Additionally, the manifestations of power asymmetries in census and population data, which undergirds national statistics to this day, reminds users and citizens of the political nature of data. The operations of NSOs and the nature of knowledge and data they produce can differ greatly depending on the political context. In climates where censorship, overvaluation, or misinformation is encouraged for political gain, NSOs, who are reliant on central government bodies, suffer.
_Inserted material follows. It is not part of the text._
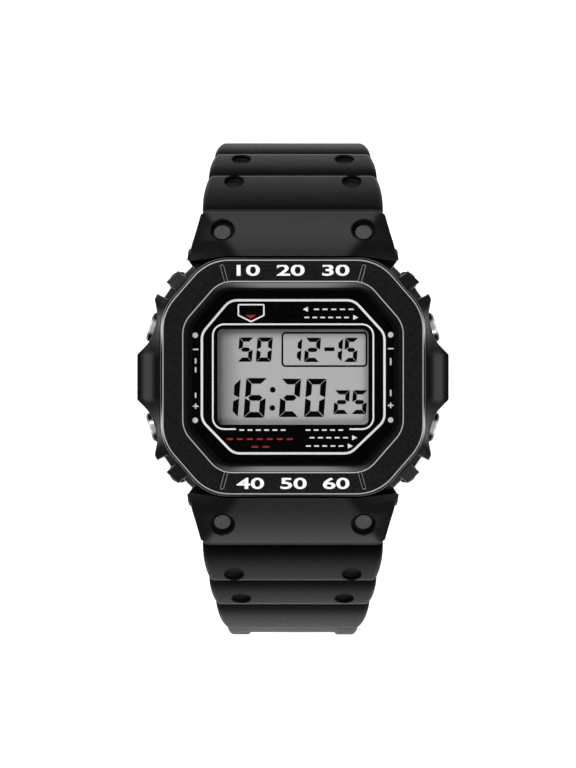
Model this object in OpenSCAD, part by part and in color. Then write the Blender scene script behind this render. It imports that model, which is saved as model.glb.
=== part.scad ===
// Digital sport watch with a resin strap, unbuckled and standing on the long half of its strap.
// +Z points out of the dial, +Y to 12 o'clock and +X to 3 o'clock.
// The origin is the centre of the back plate's outer face. Lengths are in millimetres.

/* [Case middle] */
// Width across the 3 and 9 o'clock sides
case_w = 36.4; // [35.8:0.2:37]
// Length between the 12 and 6 o'clock ends
case_l = 34.6; // [34.2:0.1:35]
// How far the case's corners are cut back
case_cut = 5.4; // [5:0.1:5.8]
// Wall between the module's space and a side
side_wall = 4.6; // [4.4:0.1:4.8]
// Wall between the module's space and an end
end_wall = 4.7; // [4.5:0.1:4.9]
// How far the corners of the module's space are cut back
cavity_cut = 2.3; // [2.1:0.1:2.5]
// Wall of the neck round the glass
neck_wall = 1.1; // [0.9:0.1:1.2]
// Width of the ledge that holds the glass, inside the neck
glass_ledge = 1.9; // [1.6:0.1:2.1]

/* [Glass and bezel] */
// Distance from a side of the case to the glass
glass_in_side = 2.8; // [2.6:0.1:3]
// Distance from an end of the case to the glass
glass_in_end = 3.9; // [3.7:0.1:4.1]
// How far the glass's corners are cut back
glass_cut = 3.8; // [3.5:0.1:4.1]
// Thickness of the glass
glass_t = 1.5; // [1.2:0.1:1.6]
// Width of the glass's side edges under the bezel
view_in_side = 0.9; // [0.7:0.1:1.1]
// Width of the glass's end edges under the bezel
view_in_end = 0.95; // [0.75:0.1:1.15]
// How far the corners of the glass that shows are cut back
view_cut = 3.5; // [3.2:0.1:3.8]
// Width that the sloping inner wall of the ring adds on each side
wall_slope_w = 0.85; // [0.6:0.05:1]
// How far the raised ring stands out past the case's sides
ring_past_side = 0.1; // [0:0.05:0.3]
// How far the raised ring stays back from the case's ends
ring_in_end = 0.85; // [0.7:0.05:1]
// How far the raised ring's corners are cut back
ring_cut = 4.8; // [4.5:0.1:5.1]
// Radius that blends the ring's outer corners
ring_r = 6.5; // [4:0.5:7]
// Height of the bezel's top above the top of the glass
ring_rise = 1.3; // [1:0.1:1.6]
// Chamfer on the ring's top edge
ring_chamfer = 0.3; // [0.2:0.05:0.4]
// How far the bezel's guards stand out past the case's sides
guard_out = 3.8; // [3.5:0.1:4.1]
// How far the bezel stays back from the case's ends
bezel_in_end = 0.5; // [0.4:0.05:0.6]
// Height of the flange's outer edge above the case shoulder
flange_h = 1.1; // [0.8:0.1:1.4]
// Height of the flange where it meets the ring, above its outer edge
flange_rise = 1.9; // [1.4:0.1:2.2]
// Width of each corner notch
notch_w = 1.85; // [1.4:0.05:2]
// Depth of the two name places sunk in the ring
plate_depth = 0.15; // [0.1:0.05:0.3]
// Distance from a name place's end to the ring's side
plate_in = 8.6; // [8.2:0.1:9.2]
// Depth of the slanted grooves beside the name places
groove_depth = 0.4; // [0.3:0.05:0.5]
// Width of the slanted grooves
groove_w = 0.5; // [0.4:0.05:0.7]

/* [Buttons] */
// How far the middle of a button's face stands out past the case's side
button_out = 2.15; // [2:0.05:2.3]
// Turn of a button's axis away from the X axis, in degrees
button_turn = 17; // [15:1:18]
// Diameter of a button's cap
button_d = 4.2; // [3.8:0.1:4.2]
// Thickness of a button's cap
button_t = 1.3; // [1.2:0.1:1.4]
// How far a button is pushed in
button_travel = 0.8; // [0.6:0.1:0.8]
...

SDGs and barriers to development: In addition to implementing open data principles, NSOs are responsible for manning the bulk of monitoring and determining the extent of progress made towards accomplishing SDG targets and goals. Despite the fact that these bodies exist to create data, and have existed for several years, they have been largely absent in the larger open data movement and have not engaged the user ecosystem in a way that increases the need for their technical assistance and management skills. The meagre profile and influence of NSOs on average, has disadvantaged data quality, the efficiency of data collection methods, and the price of sharing data. Within this context, SDGs, which already do not capture all necessary disaggregated data subsets, may not be monitored sufficiently in contexts where resources are scarce. Inaccurate data used to represent existing inequalities may further exacerbate them and continue to misrepresent realities on the ground.
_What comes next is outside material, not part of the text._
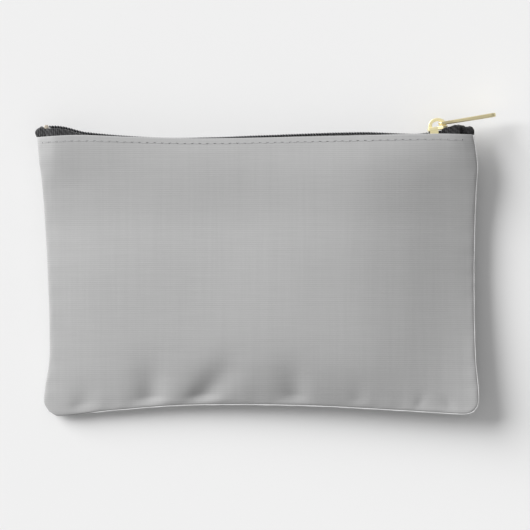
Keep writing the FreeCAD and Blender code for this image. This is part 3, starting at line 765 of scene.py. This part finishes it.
def bag_outline():
    """Plan points down the left side, along the bottom and up the right side."""
    left_y = np.arange(LEFT_EDGE[-1][0] - 2.0, LEFT_EDGE[0][0], -SEAM_STEP)
    bottom_x = np.arange(BOTTOM_EDGE[0][0], BOTTOM_EDGE[-1][0], SEAM_STEP)
    right_y = np.arange(RIGHT_EDGE[0][0], RIGHT_EDGE[-1][0] - 0.4, SEAM_STEP)
    x = np.concatenate([through(LEFT_EDGE, left_y), bottom_x, through(RIGHT_EDGE, right_y)])
    y = np.concatenate([left_y, through(BOTTOM_EDGE, bottom_x), right_y])
    return x, y, (len(left_y), len(left_y) + len(bottom_x))


def outward_of(x, y):
    """Level directions away from the bag, smoothed round its corners."""
    along = np.stack([np.gradient(x), np.gradient(y)], axis=1)
    kernel = np.ones(5) / 5
    padded = np.pad(along, ((2, 2), (0, 0)), mode="edge")
    along = np.stack([np.convolve(padded[:, k], kernel, "valid") for k in (0, 1)], axis=1)
    along /= np.linalg.norm(along, axis=1, keepdims=True)
    return np.stack([along[:, 1], -along[:, 0], 0 * x], axis=1)


def seam_rings():
    """Sections of the seam all the way round, and the places of the two lower corners."""
    x, y, corners = bag_outline()
    outward = outward_of(x, y)
    travelled = SEAM_STEP * np.arange(len(x))
    shown = np.where(np.arange(len(x)) >= corners[1], 1.0, ease((x - LIP_X) / LIP_FADE))
    shown = np.where(np.arange(len(x)) < corners[0], 0.0, shown)
    waver = 0.06 * np.sin(travelled / 2.1 + np.sin(travelled / 5.0))
    lip = mix(LIP_HIDDEN, LIP_SHOWN, shown) + waver
    line = xyz(x, y, seam_z(x, y) - SEAM_DROP)
    extra = (CORNER_LIFT - EDGE_LIFT) * near_corner(y)
    section = np.array(SEAM_SECTION)
    outer = section[:, 0] > -0.5
    rings = []
    for k in range(len(x)):
        reach = section[:, 0] + np.where(outer, lip[k], 0.0)
        ring = line[k] + outward[k] * reach[:, None]
        raised = section[:, 1] * mix(0.4, 1.0, shown[k]) + shown[k] * extra[k]
        ring[:, 2] += np.where(outer, raised, section[:, 1])
        rings.append(ring)
    return rings, corners


def make_seam(name, node, rings):
    """A thin pale strip along one edge: a rounded lip outside, the allowance inside."""
    count = len(SEAM_SECTION)
    faces = grid_faces(len(rings), count, closed=True)
    faces += [tuple(range(count))[::-1],
              tuple((len(rings) - 1) * count + k for k in range(count))]
    obj = add_mesh(name, rings, faces, SEAM_CLOTH)
    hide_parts(node)
    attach(obj, "bag")


def make_seams():
    """The three seams share their end sections at the corners."""
    rings, (first, second) = seam_rings()
    make_seam("left_seam", "left_side_seam", rings[:first + 1])
    make_seam("lower_seam", "bottom_seam", rings[first:second + 1])
    make_seam("right_seam", "right_side_seam", rings[second:])


# ---- top stitching -------------------------------------------------------------------------------
STITCH_PITCH, STITCH_LENGTH = 3.7, 3.0
STITCH_MARGIN = 3.0          # to the first stitch, from the end of the fold
STITCH_V = 1 - 0.0235        # share of the height
STITCH_WANDER = 0.0006       # of the height, to either side
STITCH_POINTS = 9
THREAD_RADIUS = 0.11
HOLE_SIDES = 8
HOLE_SIZE = (0.36, 0.38)
HOLE_RIM, HOLE_DEPTH = 0.04, 0.05


def stitch_lines(side):
    """Short arches of thread, and the needle holes at their ends."""
    span = TOP_FOLD[-1][0] - TOP_FOLD[0][0]
    t = np.linspace(0, 1, STITCH_POINTS)
    lift = THREAD_RADIUS * (1.3 * np.sin(math.pi * t) ** 0.6 - 0.5)
    lines, holes = [], []
    for i in range(int((span - 2 * STITCH_MARGIN) / STITCH_PITCH)):
        u = (STITCH_MARGIN + i * STITCH_PITCH + STITCH_LENGTH * t) / span
        wander = STITCH_WANDER * math.sin(i * 2.3)
        seat, normal = cloth(side, u, STITCH_V + wander)
        lines.append(seat + normal * lift[:, None])
        holes += [(seat[0], normal[0]), (seat[-1], normal[-1])]
    return lines, holes


def hole_mesh(holes, side, first):
    """Small sunk discs; their points are numbered from first."""
    ring = np.linspace(0, 2 * math.pi, HOLE_SIDES, endpoint=False)
    points, faces = [], []
    for centre, normal in holes:
        start = first + len(points)
        for a in ring:
            rim = np.array((math.cos(a) * HOLE_SIZE[0], math.sin(a) * HOLE_SIZE[1], 0))
            points.append(centre + rim + normal * HOLE_RIM)
        points.append(centre - normal * HOLE_DEPTH)
        for k in range(HOLE_SIDES):
            tri = (start + k, start + (k + 1) % HOLE_SIDES, start + HOLE_SIDES)
            faces.append(tri if side > 0 else tri[::-1])
    return points, faces


def make_stitches(side):
    """The row of stitches that holds the hem to the tape."""
    lines, holes = stitch_lines(side)
    points, faces = tube_mesh(lines, THREAD_RADIUS, sides=6)
    thread_faces = len(faces)
    more_points, more_faces = hole_mesh(holes, side, len(points))
    points = np.concatenate([points, np.array(more_points)])
    obj = add_mesh(f"{SIDES[side]}_stitches", points, faces + more_faces, GREY_THREAD)
    obj.data.materials.append(HOLE_SHADE)
    for polygon in obj.data.polygons[thread_faces:]:
        polygon.material_index = 1
    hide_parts(f"{SIDES[side]}_topstitch")
    belongs(obj, side)


# ---- metal parts -------------------------------------------------------------------------------
STOP_CENTRE = (94.6, 70.3, 14.15)
STOP_HALF_LENGTH = 1.1
STOP_SLOPE = 0.009


def make_front_stop():
    """Crimped stop on the front tape."""
    x = np.linspace(-STOP_HALF_LENGTH, STOP_HALF_LENGTH, 12)
    radius = np.sqrt(np.maximum(1 - (x / 1.12) ** 4, 0.02))
    line = xyz(x, STOP_SLOPE * x, 0 * x) + np.array(STOP_CENTRE)
    points, faces = tube_mesh([line], radius, sides=14)
    obj = add_mesh("front_stop", points, faces, STOP_METAL)
    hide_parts("front_top_stop")
    opens_with_mouth(obj)


def refinish(node, material):
    """The other metal parts keep their CAD shape."""
    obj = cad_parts[node]
    for index in range(len(obj.material_slots)):
        obj.material_slots[index].material = material


# ---- studio ------------------------------------------------------------------------------------
FLOOR_HALF = 1500.0


def make_floor():
    """Plain pale table under the bag."""
    corners = [(x * FLOOR_HALF, y * FLOOR_HALF, 0) for x, y in ((-1, -1), (1, -1), (1, 1), (-1, 1))]
    floor = add_mesh("floor", corners, [(0, 1, 2, 3)], tabletop("pale table"), smooth=False)


def make_sun(name, azimuth, height, strength, width):
    """A distant soft light from the left, turned towards +Y by the azimuth; angles in degrees."""
    data = bpy.data.lights.new(name, "SUN")
    data.energy = strength
    data.angle = math.radians(width)
    light = bpy.data.objects.new(name, data)
    light.rotation_euler = (0, math.radians(height - 90), math.radians(-azimuth))
    bpy.context.scene.collection.objects.link(light)


def make_world(low, high):
    """Soft studio surroundings, brighter overhead than at the horizon."""
    world = bpy.data.worlds.new("studio")
    bpy.context.scene.world = world
    world.use_nodes = True
    nodes, links = world.node_tree.nodes, world.node_tree.links
    background = nodes["Background"]
    place = nodes.new("ShaderNodeTexCoord")
    split = nodes.new("ShaderNodeSeparateXYZ")
    ramp = nodes.new("ShaderNodeValToRGB")
    links.new(place.outputs["Generated"], split.inputs[0])
    links.new(split.outputs["Z"], ramp.inputs["Fac"])
    links.new(ramp.outputs["Color"], background.inputs["Color"])
    ramp.color_ramp.elements[0].color = (low, low, low, 1)
    ramp.color_ramp.elements[1].color = (high, high, high, 1)
    background.inputs["Strength"].default_value = 1.0


CAMERA_HEIGHT = 1500.0       # above the bag
VIEW_WIDTH = 262.4           # across the picture, at the bag
VIEW_CENTRE = (2.5, 3.5)
SENSOR = 36.0


def make_camera():
    """Looks straight down on the bag."""
    data = bpy.data.cameras.new("camera")
    data.sensor_width = SENSOR
    data.lens = SENSOR * CAMERA_HEIGHT / VIEW_WIDTH
    data.clip_end = 20.0
    camera = bpy.data.objects.new("camera", data)
    height = CAMERA_HEIGHT + ZIP_HEIGHT
    camera.location = (VIEW_CENTRE[0] * MM, VIEW_CENTRE[1] * MM, height * MM)
    bpy.context.scene.collection.objects.link(camera)
    bpy.context.scene.camera = camera


for side in (1, -1):
    make_panel(side)
    make_lining(side)
    make_tape(side)
    make_coil(side)
    make_cord(side)
    make_stitches(side)
make_zip_end("left_tape_end", LEFT_END, "left_zip_end", TAPE_CLOTH)
make_zip_end("right_tape_end", RIGHT_END, "right_zip_end", SHADED_TAPE_END_CLOTH)
make_seams()
make_front_stop()
for node, metal in (("slider_body", SLIDER_METAL), ("pull_tab", PULL_METAL),
                    ("bottom_stop", STOP_METAL), ("back_top_stop", STOP_METAL)):
    refinish(node, metal)

make_floor()
make_camera()
make_world(low=0.31, high=0.47)
make_sun("key", azimuth=31.0, height=26.0, strength=4.82, width=43.0)
bpy.context.scene.view_settings.view_transform = "Standard"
Implementation and resources: Considering the challenges mentioned above, implementing open data necessitates major shifts in the operations and governance of NSOs. Participating in the open data movement comes with a heavy initial investment, as resources, personnel, and data collection methods need to be overhauled. The integration of tools and new technical expertise to support open data principles is also included among the large-scale reforms. For this shift to take hold, NSOs must position themselves as a strong player in the open data movement and collaborate with multilateral, national, and local initiatives in order to enhance their own capabilities.